*Requirement:*
Reproduce exactly the lines below, from the first through the one containing "SEAM_GAP = 0.0004", and nothing more.

---------- Data excerpt

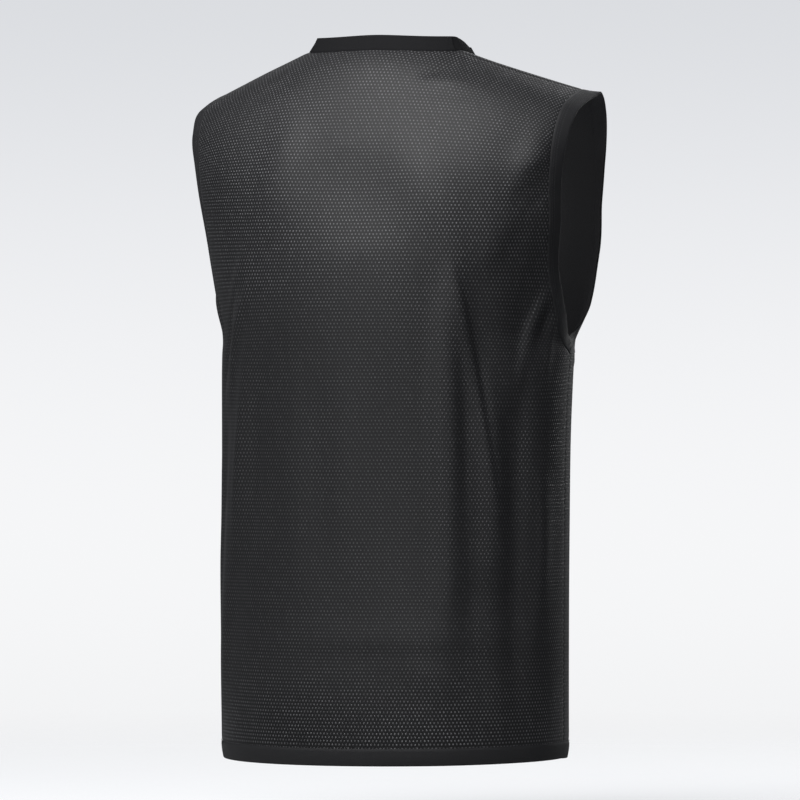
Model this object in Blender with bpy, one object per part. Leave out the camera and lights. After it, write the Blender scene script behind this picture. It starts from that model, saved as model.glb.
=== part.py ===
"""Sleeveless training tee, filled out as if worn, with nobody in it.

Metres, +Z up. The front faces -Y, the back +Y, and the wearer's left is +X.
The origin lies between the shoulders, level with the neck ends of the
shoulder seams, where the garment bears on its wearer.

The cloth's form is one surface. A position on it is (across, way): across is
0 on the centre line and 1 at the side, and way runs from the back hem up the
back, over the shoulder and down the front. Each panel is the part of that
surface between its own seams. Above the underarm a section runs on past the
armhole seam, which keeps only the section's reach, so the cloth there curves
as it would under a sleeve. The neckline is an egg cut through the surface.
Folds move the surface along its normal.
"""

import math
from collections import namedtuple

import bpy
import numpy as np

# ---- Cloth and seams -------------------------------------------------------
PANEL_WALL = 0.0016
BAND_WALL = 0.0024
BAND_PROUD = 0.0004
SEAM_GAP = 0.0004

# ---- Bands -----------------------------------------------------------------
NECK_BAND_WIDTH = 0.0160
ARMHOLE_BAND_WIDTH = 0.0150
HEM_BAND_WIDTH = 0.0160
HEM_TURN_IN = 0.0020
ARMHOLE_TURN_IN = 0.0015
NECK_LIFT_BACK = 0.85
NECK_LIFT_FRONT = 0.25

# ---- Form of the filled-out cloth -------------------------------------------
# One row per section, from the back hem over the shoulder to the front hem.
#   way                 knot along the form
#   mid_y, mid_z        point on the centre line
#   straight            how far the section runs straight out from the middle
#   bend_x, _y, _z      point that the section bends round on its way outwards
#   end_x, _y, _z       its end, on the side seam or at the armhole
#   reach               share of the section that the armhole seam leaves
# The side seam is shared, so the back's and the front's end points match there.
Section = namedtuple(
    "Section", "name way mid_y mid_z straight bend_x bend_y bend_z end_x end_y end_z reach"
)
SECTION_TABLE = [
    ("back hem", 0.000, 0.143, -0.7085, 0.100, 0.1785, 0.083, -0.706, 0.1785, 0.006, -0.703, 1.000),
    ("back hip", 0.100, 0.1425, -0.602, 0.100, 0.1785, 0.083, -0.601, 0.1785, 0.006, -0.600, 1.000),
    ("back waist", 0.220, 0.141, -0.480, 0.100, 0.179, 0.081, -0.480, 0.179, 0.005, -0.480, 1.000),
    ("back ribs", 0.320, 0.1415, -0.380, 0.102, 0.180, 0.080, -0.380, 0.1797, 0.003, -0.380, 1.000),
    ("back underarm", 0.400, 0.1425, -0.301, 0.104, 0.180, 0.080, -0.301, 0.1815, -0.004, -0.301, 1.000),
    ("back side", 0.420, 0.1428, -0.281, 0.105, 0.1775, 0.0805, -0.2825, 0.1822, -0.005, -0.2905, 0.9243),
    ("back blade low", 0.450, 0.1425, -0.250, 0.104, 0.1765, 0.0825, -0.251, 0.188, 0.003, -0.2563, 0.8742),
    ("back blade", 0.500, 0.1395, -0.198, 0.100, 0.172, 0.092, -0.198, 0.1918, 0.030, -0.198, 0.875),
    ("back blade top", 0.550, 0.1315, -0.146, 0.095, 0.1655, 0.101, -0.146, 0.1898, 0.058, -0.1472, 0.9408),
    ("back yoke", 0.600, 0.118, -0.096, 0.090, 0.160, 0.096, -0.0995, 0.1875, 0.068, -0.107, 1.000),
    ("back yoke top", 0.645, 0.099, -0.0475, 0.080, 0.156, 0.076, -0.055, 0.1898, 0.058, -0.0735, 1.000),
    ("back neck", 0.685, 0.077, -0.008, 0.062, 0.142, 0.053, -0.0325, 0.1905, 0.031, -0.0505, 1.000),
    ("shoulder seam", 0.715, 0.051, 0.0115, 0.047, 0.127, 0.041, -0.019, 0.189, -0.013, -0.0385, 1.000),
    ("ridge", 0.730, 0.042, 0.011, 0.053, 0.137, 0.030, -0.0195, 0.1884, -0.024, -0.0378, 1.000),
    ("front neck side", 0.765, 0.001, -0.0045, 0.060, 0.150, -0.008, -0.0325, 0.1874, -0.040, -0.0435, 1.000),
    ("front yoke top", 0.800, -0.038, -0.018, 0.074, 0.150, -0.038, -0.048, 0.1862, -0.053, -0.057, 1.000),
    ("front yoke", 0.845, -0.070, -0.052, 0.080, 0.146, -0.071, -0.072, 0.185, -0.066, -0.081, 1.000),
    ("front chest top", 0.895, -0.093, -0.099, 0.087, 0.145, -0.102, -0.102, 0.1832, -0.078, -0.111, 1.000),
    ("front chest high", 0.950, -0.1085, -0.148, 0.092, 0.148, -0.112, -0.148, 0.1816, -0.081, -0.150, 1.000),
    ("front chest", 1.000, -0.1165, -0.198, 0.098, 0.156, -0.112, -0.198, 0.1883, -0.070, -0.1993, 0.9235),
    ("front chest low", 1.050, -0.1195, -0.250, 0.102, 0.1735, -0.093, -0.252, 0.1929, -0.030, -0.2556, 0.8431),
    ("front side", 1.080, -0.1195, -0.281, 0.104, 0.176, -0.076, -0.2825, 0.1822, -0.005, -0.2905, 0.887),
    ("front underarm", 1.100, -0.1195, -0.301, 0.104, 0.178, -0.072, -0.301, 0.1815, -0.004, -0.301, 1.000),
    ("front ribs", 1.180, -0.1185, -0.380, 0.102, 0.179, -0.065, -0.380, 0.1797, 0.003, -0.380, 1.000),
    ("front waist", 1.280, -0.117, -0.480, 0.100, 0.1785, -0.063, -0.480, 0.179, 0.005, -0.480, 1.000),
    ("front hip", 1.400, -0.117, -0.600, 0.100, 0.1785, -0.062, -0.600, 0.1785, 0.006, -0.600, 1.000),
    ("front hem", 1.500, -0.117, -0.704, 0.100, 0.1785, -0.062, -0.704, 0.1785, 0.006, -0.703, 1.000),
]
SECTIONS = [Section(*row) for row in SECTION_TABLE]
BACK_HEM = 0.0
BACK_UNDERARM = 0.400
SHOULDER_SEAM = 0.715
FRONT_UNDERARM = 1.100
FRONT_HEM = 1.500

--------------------

*Final result:*
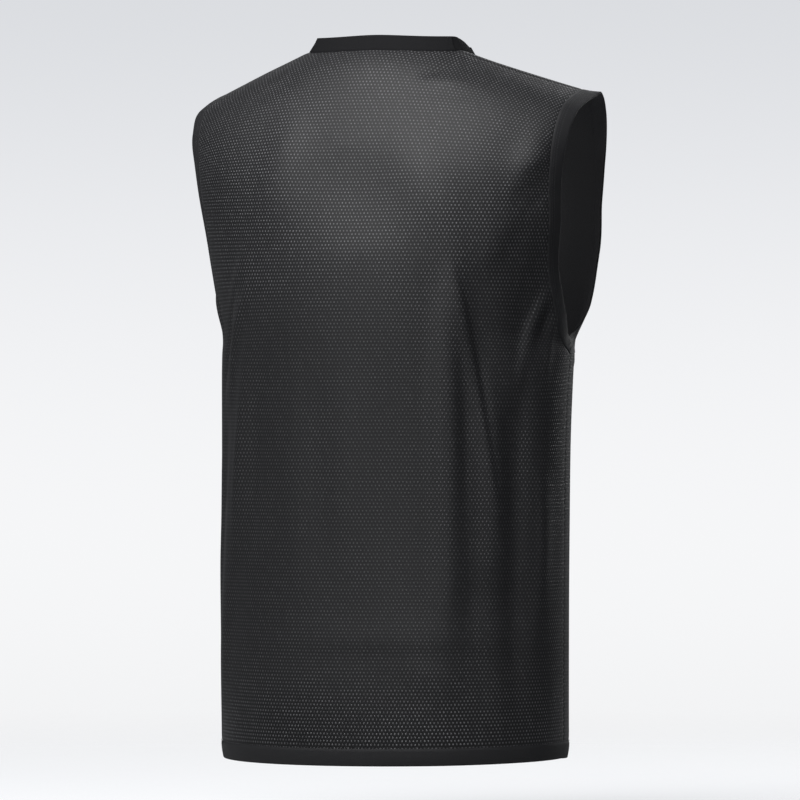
Model this object in Blender with bpy, one object per part. Leave out the camera and lights. After it, write the Blender scene script behind this picture. It starts from that model, saved as model.glb.
=== part.py ===
"""Sleeveless training tee, filled out as if worn, with nobody in it.

Metres, +Z up. The front faces -Y, the back +Y, and the wearer's left is +X.
The origin lies between the shoulders, level with the neck ends of the
shoulder seams, where the garment bears on its wearer.

The cloth's form is one surface. A position on it is (across, way): across is
0 on the centre line and 1 at the side, and way runs from the back hem up the
back, over the shoulder and down the front. Each panel is the part of that
surface between its own seams. Above the underarm a section runs on past the
armhole seam, which keeps only the section's reach, so the cloth there curves
as it would under a sleeve. The neckline is an egg cut through the surface.
Folds move the surface along its normal.
"""

import math
from collections import namedtuple

import bpy
import numpy as np

# ---- Cloth and seams -------------------------------------------------------
PANEL_WALL = 0.0016
BAND_WALL = 0.0024
BAND_PROUD = 0.0004
SEAM_GAP = 0.0004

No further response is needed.